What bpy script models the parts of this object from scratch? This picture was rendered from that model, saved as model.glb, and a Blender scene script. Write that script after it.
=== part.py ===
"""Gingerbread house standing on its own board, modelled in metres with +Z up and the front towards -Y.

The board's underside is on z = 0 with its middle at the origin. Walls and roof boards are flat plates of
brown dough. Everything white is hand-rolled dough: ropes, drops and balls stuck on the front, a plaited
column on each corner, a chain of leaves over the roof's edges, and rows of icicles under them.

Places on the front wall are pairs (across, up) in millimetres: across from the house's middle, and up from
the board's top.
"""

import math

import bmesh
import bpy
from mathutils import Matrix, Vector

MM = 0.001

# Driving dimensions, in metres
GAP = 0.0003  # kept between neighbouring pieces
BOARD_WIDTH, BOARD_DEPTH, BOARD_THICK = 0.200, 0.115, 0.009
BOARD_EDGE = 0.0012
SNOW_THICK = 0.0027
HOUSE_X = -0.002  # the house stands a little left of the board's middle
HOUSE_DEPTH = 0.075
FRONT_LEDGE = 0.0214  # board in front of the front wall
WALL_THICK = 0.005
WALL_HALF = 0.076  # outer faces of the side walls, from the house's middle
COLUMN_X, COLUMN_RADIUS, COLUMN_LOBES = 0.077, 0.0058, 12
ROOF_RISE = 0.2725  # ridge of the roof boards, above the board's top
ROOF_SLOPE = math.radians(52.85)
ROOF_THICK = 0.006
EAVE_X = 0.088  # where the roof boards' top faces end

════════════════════

**OBJECTIVE**
Starting at the first line of the listing, retype every line up to and including the one with "column on each".

**RESULT OF THE EXERCISE**
What bpy script models the parts of this object from scratch? This picture was rendered from that model, saved as model.glb, and a Blender scene script. Write that script after it.
=== part.py ===
"""Gingerbread house standing on its own board, modelled in metres with +Z up and the front towards -Y.

The board's underside is on z = 0 with its middle at the origin. Walls and roof boards are flat plates of
brown dough. Everything white is hand-rolled dough: ropes, drops and balls stuck on the front, a plaited
column on each corner, a chain of leaves over the roof's edges, and rows of icicles under them.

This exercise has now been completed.